The Flagler County Historical Society at the Holden House in Bunnell maintains the original 1970 executive memo report from the Marco Polo Park board of directors, along with photographs, postcards, and other documents from the park’s brief operation. For serious researchers, this is the primary archive.

The Halifax Historical Museum in Daytona Beach has photographs and memorabilia from Marco Polo Park, including images of the Marco Polo character costume.

Plantation Bay Golf and Country Club itself, while it preserves nothing of the theme park, sits on the original 5,000-acre site. The community is private, but the surrounding roads (including the renamed Old Dixie Highway) follow paths that once led to the theme park’s entrance.

Postcards, ticket stubs, and merchandise from Marco Polo Park occasionally appear on eBay and at Florida history collectors’ shows. They are increasingly valuable as the park fades further from living memory.

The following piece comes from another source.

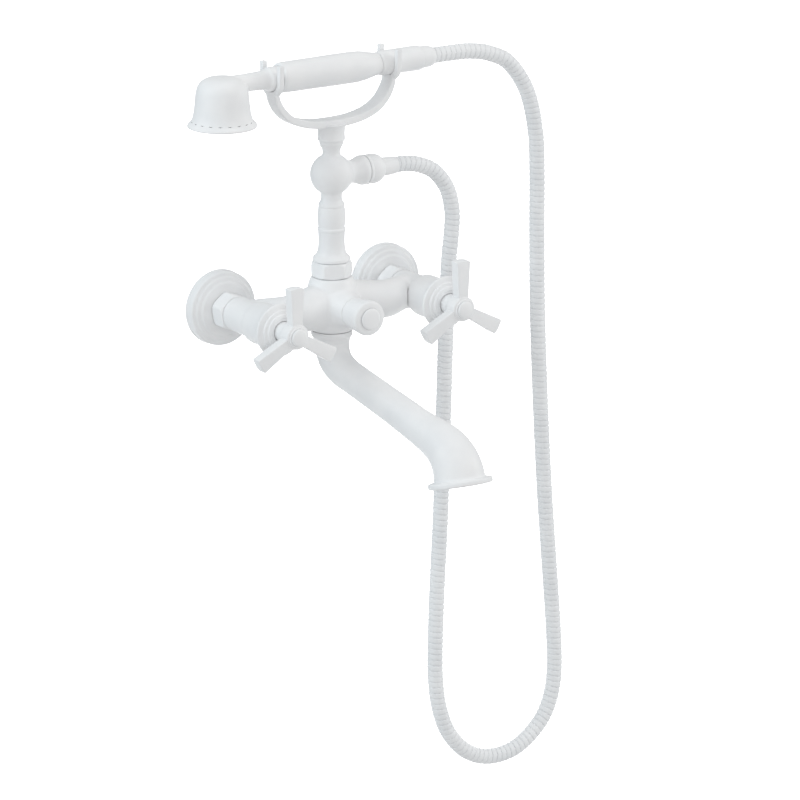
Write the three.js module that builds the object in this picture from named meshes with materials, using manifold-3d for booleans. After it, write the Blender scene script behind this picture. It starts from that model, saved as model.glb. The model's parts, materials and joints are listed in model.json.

Online tribute communities including the Florida Backroads Travel website and the Orlando Memory archives preserve photographs, postcards, and personal recollections from former visitors and employees. For nostalgic readers, these sites are the closest thing to a digital museum of the park.

Five themed lands. A teak sampan fleet. A Sky Ride gondola system. A walking Marco Polo greeter in a heat-trapping body puppet. A perimeter steam train. A Daytona Beach motel developer who learned that you can’t compete with the mouse. Two arson fires eight days apart. A bandstand replacing the burned Japanese Village. A name change to Passport to Fun World. A final permanent closure in 1976. An equipment auction in 1978. A road that quietly reverted to its original name.

That was Marco Polo Park, the bold Bunnell theme park that bet against Walt Disney World and lost. It existed for less than six years. It has been gone for nearly fifty. Most Flagler County residents under 60 have never heard of it. But for one ambitious moment in the early 1970s, on 5,000 acres just west of I-95, Bunnell had its very own theme park.

Then it didn’t. And the story of why is one of the most instructive small chapters in the history of modern Florida tourism.